As a lot of money has gone unspent on laptops and desktops, and some of it spent on tablets instead, the industry that makes memory has lost nearly $15 billion due to the desktop/laptop market dropping while the tablet market has been expanding.
But tablets are not powerful enough to really displace laptops/desktops yet, and have created a new market for themselves, in no small part thanks to the growth of apps for smartphones and tablets. And yet, people have avoided spending more in the desktop/laptop market not only because of a (somewhat) global economic slowdown, but because the money they would have spent has gone to smartphones and tablets.
The Big Question: What’s The Right Size For Small Form-Factor Computing?
If I had a touchscreen tablet that could dock AND be as powerful as my desktop computer, it would be the only thing I used—if it were also extremely portable. Currently, I have an iPad1-form factor tablet (the HP TouchPad), a netbook, a desktop, and a smartphone. I “dock” my touchpad in a cheap case/stand and use it with a wireless keyboard. I also use it connect remotely to my desktop PC sometimes.
Bigger smartphones and smaller tablets seem to many to be mis-sized. The feeling seems to be that a tablet is not supposed to be as portable as a phone; a smartphone is not supposed to be so large it takes two hands to operate.
So two things are missing: First: the right form factor. Typical smartphone sizes are very portable, but are not as usable as typical tablet sizes. Second: performance. Small form-factor computing can’t disrupt the desktop/notebook/netbook market because we need the extra performance. We’re not truly in the post-PC era yet.
One of the first attempts at resolving these hybrid issues is the Padphone.
Will The Folding Tablet Disrupt Everything?
The problem with predicting the future is that markets have shown that they don’t always want the cool things that could be built.
Flying cars have been possible for decades now, and the world’s first public video telephone service debuted in 1936! Okay, there was no public videophone service until AT&T launched it in the mid-1950s, and the first consumer-ready videophone didn’t truly arrive until Bell System offered it at the 1964 World’s Fair, but it didn’t take off until Skype and facetime popularized the idea nearly a half-century later!
However in the computing market of today, consumers have demonstrated an almost insatiable appetite for the next big thing.
So it’s simple to say: if you had a device that was the form factor of a smartphone, but unfolded by thirds into the form factor of a tablet/netbook screen, and then docked with a keyboard in a case and had the power of today’s laptops at the price of a smartphone, would you want it?
Really, there is no question that the answer is yes.
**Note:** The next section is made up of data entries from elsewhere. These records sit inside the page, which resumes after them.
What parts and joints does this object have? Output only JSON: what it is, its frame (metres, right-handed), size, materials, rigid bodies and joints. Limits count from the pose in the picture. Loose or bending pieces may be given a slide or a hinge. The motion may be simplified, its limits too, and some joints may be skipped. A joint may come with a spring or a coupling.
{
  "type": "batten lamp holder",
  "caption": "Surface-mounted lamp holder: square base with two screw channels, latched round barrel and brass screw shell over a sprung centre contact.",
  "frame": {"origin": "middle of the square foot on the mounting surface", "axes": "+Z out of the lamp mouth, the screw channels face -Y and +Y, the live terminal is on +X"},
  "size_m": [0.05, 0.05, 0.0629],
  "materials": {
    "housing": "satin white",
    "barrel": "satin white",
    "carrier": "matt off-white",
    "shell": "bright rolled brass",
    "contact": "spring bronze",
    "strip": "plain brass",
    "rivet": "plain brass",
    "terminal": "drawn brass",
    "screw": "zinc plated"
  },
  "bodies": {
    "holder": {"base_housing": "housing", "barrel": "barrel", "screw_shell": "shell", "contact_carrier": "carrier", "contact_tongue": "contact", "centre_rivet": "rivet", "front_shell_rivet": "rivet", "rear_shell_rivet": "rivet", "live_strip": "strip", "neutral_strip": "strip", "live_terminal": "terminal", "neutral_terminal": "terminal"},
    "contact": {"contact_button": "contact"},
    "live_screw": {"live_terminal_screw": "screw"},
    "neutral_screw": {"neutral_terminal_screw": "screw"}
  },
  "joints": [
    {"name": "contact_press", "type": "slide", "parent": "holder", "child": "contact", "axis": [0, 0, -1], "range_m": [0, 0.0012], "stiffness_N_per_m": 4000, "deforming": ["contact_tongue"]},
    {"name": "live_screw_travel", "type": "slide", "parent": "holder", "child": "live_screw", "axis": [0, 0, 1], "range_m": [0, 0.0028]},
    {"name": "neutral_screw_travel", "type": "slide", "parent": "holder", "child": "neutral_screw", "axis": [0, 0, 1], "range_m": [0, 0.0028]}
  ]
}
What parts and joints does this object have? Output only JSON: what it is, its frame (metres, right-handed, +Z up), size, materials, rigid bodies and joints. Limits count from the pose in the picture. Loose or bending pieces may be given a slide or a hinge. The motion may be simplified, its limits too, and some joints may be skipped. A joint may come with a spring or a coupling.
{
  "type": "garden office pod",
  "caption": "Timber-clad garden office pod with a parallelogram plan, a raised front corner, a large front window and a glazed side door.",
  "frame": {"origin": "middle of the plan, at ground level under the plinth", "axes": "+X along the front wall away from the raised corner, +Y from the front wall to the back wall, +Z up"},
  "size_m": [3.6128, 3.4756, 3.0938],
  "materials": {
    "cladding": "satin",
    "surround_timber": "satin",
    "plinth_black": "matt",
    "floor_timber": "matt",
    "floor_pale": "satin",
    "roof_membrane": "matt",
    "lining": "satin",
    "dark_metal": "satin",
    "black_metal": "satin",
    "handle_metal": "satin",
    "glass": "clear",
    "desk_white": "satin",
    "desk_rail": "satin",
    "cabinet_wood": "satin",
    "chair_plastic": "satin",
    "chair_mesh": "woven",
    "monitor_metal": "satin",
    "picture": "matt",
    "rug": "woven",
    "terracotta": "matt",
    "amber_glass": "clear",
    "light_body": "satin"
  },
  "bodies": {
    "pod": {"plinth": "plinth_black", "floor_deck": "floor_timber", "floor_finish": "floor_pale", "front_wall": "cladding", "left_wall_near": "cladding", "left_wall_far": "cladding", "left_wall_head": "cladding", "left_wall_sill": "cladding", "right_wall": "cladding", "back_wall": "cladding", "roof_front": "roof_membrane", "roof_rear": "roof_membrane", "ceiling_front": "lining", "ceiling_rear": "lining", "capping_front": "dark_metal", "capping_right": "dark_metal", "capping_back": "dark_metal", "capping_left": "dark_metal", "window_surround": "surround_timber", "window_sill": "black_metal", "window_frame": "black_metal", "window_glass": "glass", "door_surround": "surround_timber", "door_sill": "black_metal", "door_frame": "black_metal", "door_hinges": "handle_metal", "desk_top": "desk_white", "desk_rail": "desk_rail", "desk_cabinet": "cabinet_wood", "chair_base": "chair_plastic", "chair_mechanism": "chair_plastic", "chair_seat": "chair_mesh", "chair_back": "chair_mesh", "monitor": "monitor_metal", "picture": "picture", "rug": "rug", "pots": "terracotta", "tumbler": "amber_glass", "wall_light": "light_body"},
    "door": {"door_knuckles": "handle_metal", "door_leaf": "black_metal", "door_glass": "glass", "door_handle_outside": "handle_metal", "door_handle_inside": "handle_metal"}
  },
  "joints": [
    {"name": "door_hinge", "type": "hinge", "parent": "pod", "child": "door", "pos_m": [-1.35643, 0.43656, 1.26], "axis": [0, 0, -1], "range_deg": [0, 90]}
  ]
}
And unless holographs or screen embedded in eyeglasses or contacts get there first, it seems almost certain that a device that is both highly portable and highly usable as well as powerful and inexpensive would dominate the market.
Is Microsoft The Future?
And this is something Microsoft can copy and be successful with, even if they have become much smaller due to the small form-factor market beginning to disrupt the high-performance market (and other causes). That is because the Windows operating system is so incredibly dominant for businesses. If you could replace your iPhone with a similar enough device that also worked as a tablet and could be used as your work computer, and still worked in the ways you want your smartphone too, it would be irresistible. You wouldn’t even necessarily have to buy it—your company would buy it for you.
Ridiculous?
Of course, this is just the kind of crazy speculation that people made for years about video telephone services.
But the kind of product I’m talking about appears to be less than a year away at this point, in part because of the cloud. This of course is how Siri, Apple’s popular personal assistant application for iOS, works: it connects “through the cloud” to a more powerful computer to do much of its work. And we already have folding smartphones and amazingly thin dockable tablets, e.g. see the videos at the end of this post.
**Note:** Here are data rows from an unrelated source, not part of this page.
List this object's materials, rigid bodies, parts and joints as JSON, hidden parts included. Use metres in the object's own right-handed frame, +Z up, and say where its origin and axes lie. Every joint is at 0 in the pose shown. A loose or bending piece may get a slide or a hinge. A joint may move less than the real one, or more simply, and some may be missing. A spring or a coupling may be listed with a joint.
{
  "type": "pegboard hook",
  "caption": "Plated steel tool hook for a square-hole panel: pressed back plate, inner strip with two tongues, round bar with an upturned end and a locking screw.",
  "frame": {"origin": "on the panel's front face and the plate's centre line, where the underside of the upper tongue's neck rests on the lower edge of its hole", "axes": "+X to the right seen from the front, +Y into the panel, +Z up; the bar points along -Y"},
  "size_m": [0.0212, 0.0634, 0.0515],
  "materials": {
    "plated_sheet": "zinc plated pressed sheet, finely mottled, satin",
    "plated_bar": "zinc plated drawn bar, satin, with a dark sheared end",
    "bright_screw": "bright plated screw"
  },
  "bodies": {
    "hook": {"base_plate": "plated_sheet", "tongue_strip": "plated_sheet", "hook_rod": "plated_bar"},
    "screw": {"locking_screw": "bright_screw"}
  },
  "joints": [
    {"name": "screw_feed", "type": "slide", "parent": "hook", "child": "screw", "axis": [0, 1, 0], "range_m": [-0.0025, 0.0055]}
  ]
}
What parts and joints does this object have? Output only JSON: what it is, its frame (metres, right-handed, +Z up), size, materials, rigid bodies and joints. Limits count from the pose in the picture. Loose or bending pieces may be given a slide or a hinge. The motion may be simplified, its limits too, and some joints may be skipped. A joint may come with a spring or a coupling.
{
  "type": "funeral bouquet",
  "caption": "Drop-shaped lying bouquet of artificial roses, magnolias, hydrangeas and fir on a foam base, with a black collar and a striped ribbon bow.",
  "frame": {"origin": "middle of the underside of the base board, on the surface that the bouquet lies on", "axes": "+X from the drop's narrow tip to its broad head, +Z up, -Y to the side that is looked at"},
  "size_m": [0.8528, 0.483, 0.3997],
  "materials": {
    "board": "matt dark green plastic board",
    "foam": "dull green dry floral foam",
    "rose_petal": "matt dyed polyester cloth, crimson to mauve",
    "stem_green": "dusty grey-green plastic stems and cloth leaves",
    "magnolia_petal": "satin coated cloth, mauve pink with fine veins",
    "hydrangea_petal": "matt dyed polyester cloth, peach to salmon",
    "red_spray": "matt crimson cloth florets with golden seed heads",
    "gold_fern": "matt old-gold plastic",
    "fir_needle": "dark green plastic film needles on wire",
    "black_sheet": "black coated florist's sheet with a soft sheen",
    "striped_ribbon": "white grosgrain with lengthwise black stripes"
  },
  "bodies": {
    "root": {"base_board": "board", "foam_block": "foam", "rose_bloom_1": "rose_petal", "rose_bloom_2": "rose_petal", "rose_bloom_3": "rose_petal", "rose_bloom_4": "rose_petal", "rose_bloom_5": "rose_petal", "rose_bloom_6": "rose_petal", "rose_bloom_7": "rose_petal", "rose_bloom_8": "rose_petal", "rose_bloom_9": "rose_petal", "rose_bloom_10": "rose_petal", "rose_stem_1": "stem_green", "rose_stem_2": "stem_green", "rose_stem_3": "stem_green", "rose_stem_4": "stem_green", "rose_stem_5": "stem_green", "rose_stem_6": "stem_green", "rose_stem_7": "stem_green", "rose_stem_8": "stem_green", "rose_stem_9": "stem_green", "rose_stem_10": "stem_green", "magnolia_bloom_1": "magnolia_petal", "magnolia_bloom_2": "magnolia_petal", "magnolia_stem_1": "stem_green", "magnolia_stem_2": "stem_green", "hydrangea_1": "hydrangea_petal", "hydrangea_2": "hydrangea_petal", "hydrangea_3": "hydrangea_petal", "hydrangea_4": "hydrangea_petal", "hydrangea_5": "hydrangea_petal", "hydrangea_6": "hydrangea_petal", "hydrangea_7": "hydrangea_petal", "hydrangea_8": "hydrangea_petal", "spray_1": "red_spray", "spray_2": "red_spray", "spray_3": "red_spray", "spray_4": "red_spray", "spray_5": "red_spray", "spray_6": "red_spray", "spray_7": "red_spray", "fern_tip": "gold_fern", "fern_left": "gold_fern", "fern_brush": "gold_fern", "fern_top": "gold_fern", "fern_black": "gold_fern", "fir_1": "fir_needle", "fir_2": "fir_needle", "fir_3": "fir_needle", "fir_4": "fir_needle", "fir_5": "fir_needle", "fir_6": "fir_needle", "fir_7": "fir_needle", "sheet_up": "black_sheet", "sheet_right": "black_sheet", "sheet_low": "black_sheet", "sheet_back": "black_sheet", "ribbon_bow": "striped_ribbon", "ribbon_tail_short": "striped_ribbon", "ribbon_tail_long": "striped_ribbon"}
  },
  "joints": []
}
So if Windows 8 is good enough (and many people think it is a good smartphone/tablet/desktop hybrid), and Microsoft doesn’t screw it up in Windows 9 (whatever that ends up being called) Microsoft could really pull off something amazing if your work computer could also be your smartphone and your home tablet. For the huge part of the market who’s work computing needs are wedded to Windows, this can’t happen without Microsoft.
This Has Happened Before
Apple’s personal computer was “best” but Microsoft still dominated the market. And Apple computer was in serious trouble for awhile (before Jobs returned). So don’t think that “best” wins. Or that Apple beats Microsoft by being better.
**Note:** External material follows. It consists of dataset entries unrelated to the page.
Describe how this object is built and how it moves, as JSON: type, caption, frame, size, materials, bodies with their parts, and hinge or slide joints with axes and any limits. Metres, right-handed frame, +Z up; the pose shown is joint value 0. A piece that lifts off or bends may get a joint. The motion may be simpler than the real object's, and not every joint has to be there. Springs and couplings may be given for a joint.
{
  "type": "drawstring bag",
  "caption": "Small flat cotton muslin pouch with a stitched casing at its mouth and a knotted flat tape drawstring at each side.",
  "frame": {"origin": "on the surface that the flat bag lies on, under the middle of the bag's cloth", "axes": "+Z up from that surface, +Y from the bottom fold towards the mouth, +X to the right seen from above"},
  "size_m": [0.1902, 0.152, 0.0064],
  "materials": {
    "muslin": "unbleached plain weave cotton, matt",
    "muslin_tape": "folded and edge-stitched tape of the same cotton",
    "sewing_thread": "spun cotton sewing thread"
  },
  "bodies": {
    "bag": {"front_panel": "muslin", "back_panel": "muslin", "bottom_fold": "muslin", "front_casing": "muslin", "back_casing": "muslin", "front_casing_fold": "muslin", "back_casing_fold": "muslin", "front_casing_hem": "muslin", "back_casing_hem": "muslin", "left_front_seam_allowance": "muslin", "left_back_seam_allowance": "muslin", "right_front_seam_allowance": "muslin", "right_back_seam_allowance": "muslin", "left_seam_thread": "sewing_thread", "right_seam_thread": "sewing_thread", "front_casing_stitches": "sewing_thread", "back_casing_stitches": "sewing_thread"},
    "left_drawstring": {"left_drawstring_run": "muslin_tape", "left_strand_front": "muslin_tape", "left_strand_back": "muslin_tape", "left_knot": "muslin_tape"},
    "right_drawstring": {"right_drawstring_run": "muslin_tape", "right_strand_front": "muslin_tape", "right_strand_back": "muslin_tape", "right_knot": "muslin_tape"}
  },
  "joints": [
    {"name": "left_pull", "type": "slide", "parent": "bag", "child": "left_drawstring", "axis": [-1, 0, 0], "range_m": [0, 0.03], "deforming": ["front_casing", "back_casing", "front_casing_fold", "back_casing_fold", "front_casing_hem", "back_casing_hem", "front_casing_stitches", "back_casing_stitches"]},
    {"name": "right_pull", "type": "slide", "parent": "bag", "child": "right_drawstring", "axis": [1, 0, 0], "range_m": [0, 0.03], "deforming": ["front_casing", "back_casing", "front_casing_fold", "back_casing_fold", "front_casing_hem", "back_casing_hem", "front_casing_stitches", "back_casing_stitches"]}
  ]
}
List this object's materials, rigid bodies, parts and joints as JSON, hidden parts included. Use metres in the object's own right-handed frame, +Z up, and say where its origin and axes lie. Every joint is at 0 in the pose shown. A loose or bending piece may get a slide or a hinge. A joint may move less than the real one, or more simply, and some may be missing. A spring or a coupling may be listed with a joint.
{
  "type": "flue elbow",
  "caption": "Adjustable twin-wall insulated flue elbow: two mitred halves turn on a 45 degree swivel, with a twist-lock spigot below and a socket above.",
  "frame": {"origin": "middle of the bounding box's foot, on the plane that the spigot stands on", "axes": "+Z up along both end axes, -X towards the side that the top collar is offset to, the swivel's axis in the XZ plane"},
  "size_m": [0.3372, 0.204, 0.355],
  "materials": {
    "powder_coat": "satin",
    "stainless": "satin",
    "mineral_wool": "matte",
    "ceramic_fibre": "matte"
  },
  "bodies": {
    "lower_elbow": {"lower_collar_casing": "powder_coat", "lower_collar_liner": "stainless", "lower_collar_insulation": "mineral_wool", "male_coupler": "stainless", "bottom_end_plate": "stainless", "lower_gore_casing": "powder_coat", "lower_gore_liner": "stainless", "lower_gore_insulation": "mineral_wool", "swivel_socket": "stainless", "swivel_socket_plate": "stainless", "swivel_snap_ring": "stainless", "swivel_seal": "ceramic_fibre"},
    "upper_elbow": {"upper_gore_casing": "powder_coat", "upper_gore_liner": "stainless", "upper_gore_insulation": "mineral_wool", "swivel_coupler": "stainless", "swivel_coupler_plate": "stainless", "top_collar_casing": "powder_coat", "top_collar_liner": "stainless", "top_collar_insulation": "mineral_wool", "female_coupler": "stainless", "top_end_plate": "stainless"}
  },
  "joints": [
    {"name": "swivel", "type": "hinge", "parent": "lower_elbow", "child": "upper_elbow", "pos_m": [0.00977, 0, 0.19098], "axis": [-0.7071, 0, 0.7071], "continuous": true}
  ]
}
I also wouldn’t assume the folding/hybrid tablet market won’t happen. Once one company gets it right, it doesn’t matter how many others got it wrong first. Once it’s here, it’s likely to stay. Technology/innovation, according to The Innovator’s Dilemma, follow a path of :
1/Performance > 2/Reliability > 3/Convenience > 4/Low Cost
If the performance of the PC market is ever wedded with the convenience of the smartphone/tablet in a low cost package, it will dominate. And there seems to be very little in the way of this happening.
What do you think? In particular, what are all the ways Microsoft could screw this up, and the ways Apple and others could keep Microsoft out of the hybrid-tablet market as it emerges?